Management estimates, assuming that the subsidiary owned by the Company at December 31, 2014, performs over the relevant future periods at their forecasted earnings levels, that these rights, if exercised, could require the Company, in future periods, to pay approximately $8,872 to the owners of such rights to acquire such ownership interests in the relevant subsidiary. This amount has been recorded as redeemable noncontrolling interests on the balance sheet at December 31, 2014. The ultimate amount payable relating to this transaction will vary because it is dependent on the future results of operations of the subject business.

 

Indemnification

 

In the normal course of business the Company periodically enters into agreements to indemnify customers or suppliers against claims of intellectual property infringement made by third parties arising from the use of the Company’s products. Historically, costs related to these indemnification provisions have not been significant and the Company is unable to estimate the maximum potential impact of these indemnification provisions on our future results of operations.

 

To the extent permitted under Delaware law, the Company indemnifies directors and officers for certain events or occurrences while the director or officer is, or was serving, at the Company’s request in such capacity, subject to limited exceptions. The maximum potential amount of future payments the Company could be required to make under these indemnification obligations is unlimited; however, the Company has directors and officers insurance coverage that may enable the Company to recover future amounts paid, subject to a deductible and the policy limits. There is no assurance that the policy limits will be sufficient to cover all damages, if any.

 

Litigation

 

On November 20, 2012, the Company filed a complaint in an action titled 3D Systems, Inc. v. Formlabs, Inc. and Kickstarter, Inc. in the United States District Court for the District of South Carolina (Rock Hill Division) asserting that Formlabs’ and Kickstarter’s sales of the Form 1 3D printer infringed on one of the Company’s patents relating to stereolithography machines.
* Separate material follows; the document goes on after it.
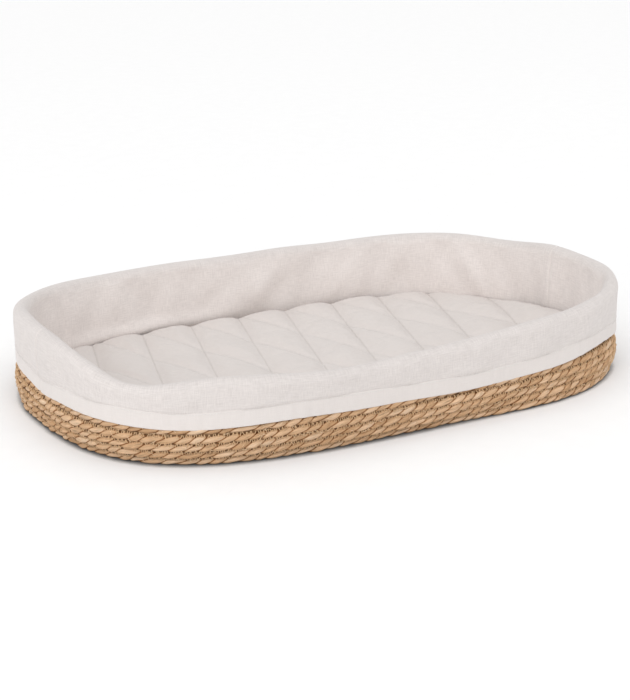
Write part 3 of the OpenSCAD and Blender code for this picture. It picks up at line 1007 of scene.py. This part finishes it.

Formlabs and Kickstarter filed a motion to dismiss or transfer venue on February 25, 2013, and the Company filed a first amended complaint on March 8, 2013. On May 8, 2013, the Court granted the parties’ joint motion to stay the case until September 3, 2013 to enable the parties to continue settlement discussions. On November 8, 2013, the Company voluntarily dismissed the South Carolina complaint and filed a new complaint in the United States District Court for the Southern District of New York asserting that Formlabs’ sales of the Form 1 3D printer infringed on eight of the Company’s patents relating to stereolithography machines.  On December 20, 2013, Formlabs filed a motion to dismiss the Company’s claims of indirect and willful infringement, and the Company filed a memorandum in opposition on January 6, 2014.  Formlabs filed a reply on January 16, 2014. The Court ruled on the motion to dismiss on May 12, 2014, granting in part and dismissing in part Formlabs’ motion. The Company filed a first amended complaint on May 16, 2014, and Formlabs filed its answer on September 2, 2014.  On December 1, 2014 the Company and Formlabs agreed to the entry of an order dismissing all claims and counterclaims with prejudice. The order was entered into pursuant to the terms of a Settlement and License Agreement dated November 25, 2014 between the Company and Formlabs under which the Company granted to Formlabs a worldwide, non-exclusive, royalty bearing, license, without the right to sublicense, to make and sell Formlabs products under the subject patents.  In consideration of the license and releases granted by the Company, Formlabs agreed to pay the Company a royalty of 8.0% of net sales of Formlabs products through the effective period.

 

The Company is also involved in various other legal matters incidental to its business. The Company believes, after consulting with counsel, that the disposition of these other legal matters will not have a material effect on our consolidated results of operations or consolidated financial position.